For those of us that have to move between standard road shifting patterns of 1 down and 4 or 5 up to our track/race bikes of 1 up and the rest down, blonde moments can be very, very expensive indeed when you screw up between shifting patterns on the bike for you, the bike or both.
Many bikes are quite easy to change based via the shift arm being “flipped” 180 degrees to move simply and quickly either direction. When you have a shift rod through the frame, things get quite complicated so over the last few years some manufacturers have revised their proprietary designs to make use of the kick stand mount area. The Daytona 675 and MV F3 800 are two examples of this trend.
The very passionate folks at Design Corse in the UK were kind enough to work with me on an install on the MV F3 800.
The parts arrived vacuum sealed, nicely laid out and it was very easy to see what you were getting. That makes getting the parts out of the packaging very easy too, one at a time instead of everything at once stuck to the sealer!
Now, time to get busy and take the OEM parts off !!!
You should never be in a rush to get things apart, so figure out where to start and what is going to be involved in regards to tools, areas being worked on, ancillary fasteners that may be involved and what sequence to do things in. I like to see the overall task rather than keep knocking out random tasks in no particular order. Having spent a few minutes getting all the tools I needed together, I figured out what to do in what sequence based on the instructions supplied.
Task 1: remove the bolt securing the shift arm to the output shift rod from the engine.
This needed a shortened 5mm allen (already modified from other jobs many years ago).
I left the shift rod in place in order to complete the next series of tasks.
Task 2: loosen all the jam nuts on the quick shifter and shift rod assembly.
The quick shifter has a slot for a 10mm wrench and then you need a second 10mm wrench for the jam nut.
The shift rod has a slot for an 8mm wrench but the jam nuts are 10mm.
I found it easier to remove the rear set to gain access to the lower jam nut.
At this point, I could remove the shift arm and shift rod, leaving me with these two components and the OEM rear set with shifter attached.
As the shifter was now not needed, it was removed and set aside.
All I was going to reuse was the OEM foot peg bracket (to be installed last), quick shifter and the shift arm. All other hardware was supplied in the kit from Design Corse. As I was going to keep the kick stand on this bike, I chose not to use the spacers to eliminate the kick stand (race application only obviously).
Before the bottom bracket could be mounted, there were some other tasks to complete. Task # 1 was to remove the 5mm allen head bolt holding the arm from the rear kickstand bolt to the catalytic converter.
Once that was removed, the 10mm nut behind the rear facing 8mm allen head bolts for the kickstand assembly to the frame was removed.
Now you can remove both 8mm allen bolts from the frame mount very easily.
Don’t short cut these steps or you’ll need a magnet for hidden parts !!!!!!
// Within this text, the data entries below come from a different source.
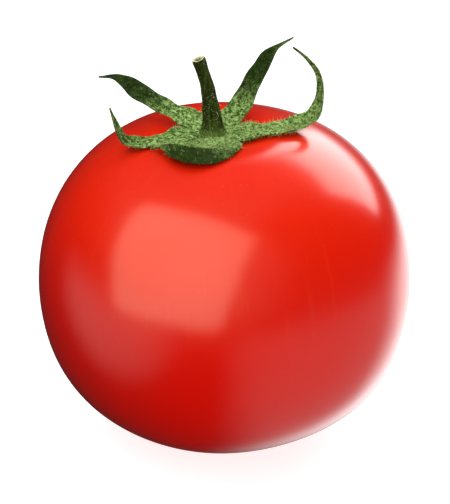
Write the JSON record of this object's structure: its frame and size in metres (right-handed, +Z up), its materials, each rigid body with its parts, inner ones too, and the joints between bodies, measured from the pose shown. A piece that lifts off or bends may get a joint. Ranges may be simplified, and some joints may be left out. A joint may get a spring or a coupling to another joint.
{
  "type": "tomato",
  "caption": "Ripe red globe tomato, smooth and nearly round, with a green calyx of curling sepals round a short cut stalk, standing on its flat blossom end",
  "frame": {"origin": "on the table, at the middle of the small flat spot under the fruit", "axes": "+Z is up, from the blossom end to the stalk; -Y is the front; +X is to the right, towards the sepal that curls up like a C"},
  "size_m": [0.075, 0.074, 0.081],
  "materials": {
    "tomato_skin": "smooth, waxy, glossy orange-red skin, slightly see-through",
    "sepal_green": "soft leaf, light green with darker green outer halves, short pale hairs",
    "stalk_green": "dark green stalk with short pale hairs and a pale cream cut end"
  },
  "bodies": {
    "root": {"fruit": "tomato_skin", "stalk": "stalk_green", "sepal_right": "sepal_green", "sepal_back": "sepal_green", "sepal_back_left": "sepal_green", "sepal_left": "sepal_green", "sepal_front": "sepal_green"}
  },
  "joints": []
}
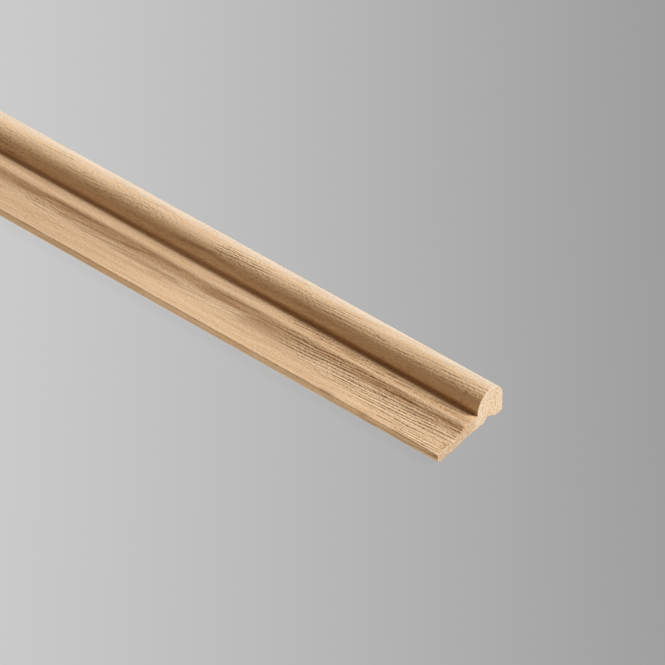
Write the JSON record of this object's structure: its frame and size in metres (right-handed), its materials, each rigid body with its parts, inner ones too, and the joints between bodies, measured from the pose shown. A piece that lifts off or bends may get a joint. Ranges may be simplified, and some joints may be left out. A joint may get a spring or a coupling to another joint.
{
  "type": "ogee moulding",
  "caption": "Straight hardwood trim whose face runs from a thin edge up an ogee to a quirk and a half-round bead, fixed flat by its plain back.",
  "frame": {"origin": "middle of the back, half way along the length and half way across the width", "axes": "+X along the length, +Y across from the thin edge to the bead, +Z out of the back towards the moulded face"},
  "size_m": [0.9, 0.03, 0.012],
  "materials": {
    "bare_hardwood": "planed and moulded by cutters, bare, with open pores along the grain and sawn ends"
  },
  "bodies": {
    "root": {"ogee_moulding": "bare_hardwood"}
  },
  "joints": []
}
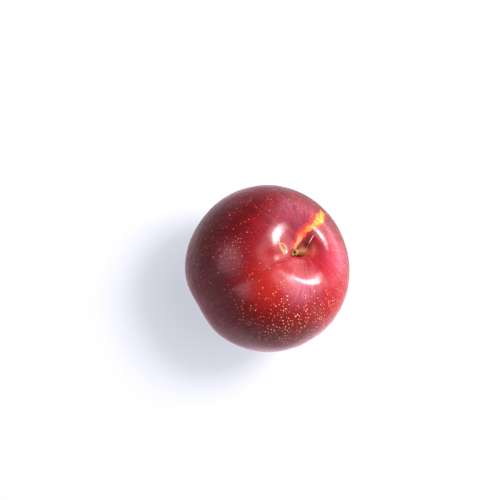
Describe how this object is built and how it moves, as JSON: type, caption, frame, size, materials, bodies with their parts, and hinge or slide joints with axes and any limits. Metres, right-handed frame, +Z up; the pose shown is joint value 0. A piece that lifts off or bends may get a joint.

The 8mm allen bolts were removed, the Design Corse bottom mount bracket put in place and the bolts tightened up again with just a little amount of blue loctite.
Once the bottom bracket was secured, the quick shifter was attached to the shift arm once the spacer had been placed correctly.
The heim joint was screwed all the way into the quick shifter initially.
You CANNOT forget this step as the shift rod won’t function at all without the spacer.
The lower heim joint on the rod was then bolted into the shift arm with the hardware supplied. That gave us a very rough and ready first look at the ensemble of parts. Note that you may need a tap for the shift rod threads.
Once we had assembled the parts we needed to see what was out of alignment. Ideally the shift arm should be at 90 degrees to the rod and in the above picture that was not happening. Therefore we needed to look at the holes provided on the shifter for mounting the rod as well as rod length and shift arm position.
It took a little work and some careful consideration, but we got everything set where we wanted it to be.
Next task was to see which way round the toe shifter would be. Given my shoe size is a US 10 I opted for the toe shifter mounted furthest away.
Thankfully that was the right decision!
Now with everything set where we wanted it to be it was time for blue loctite on the following bolts:
bolt through upper heim joint on the shift rod to the shift arm
bolt through the lower heim joint to the shifter
bolt through the lower bracket for the shifter
bolt for the toe piece to the mount plate
bolt for the mount plate of the toe piece to the shifter
Once all the Loctite was completed, the nuts to the shift shaft and quick shifter were tightened. I personally will be adding a little silicone to those nuts so they don’t come loose ( you can use thin safety wire too).
Next up is to see how the precision machined Design Corse hardware fares on the track in terms of ease of shifting compared to the OEM set up.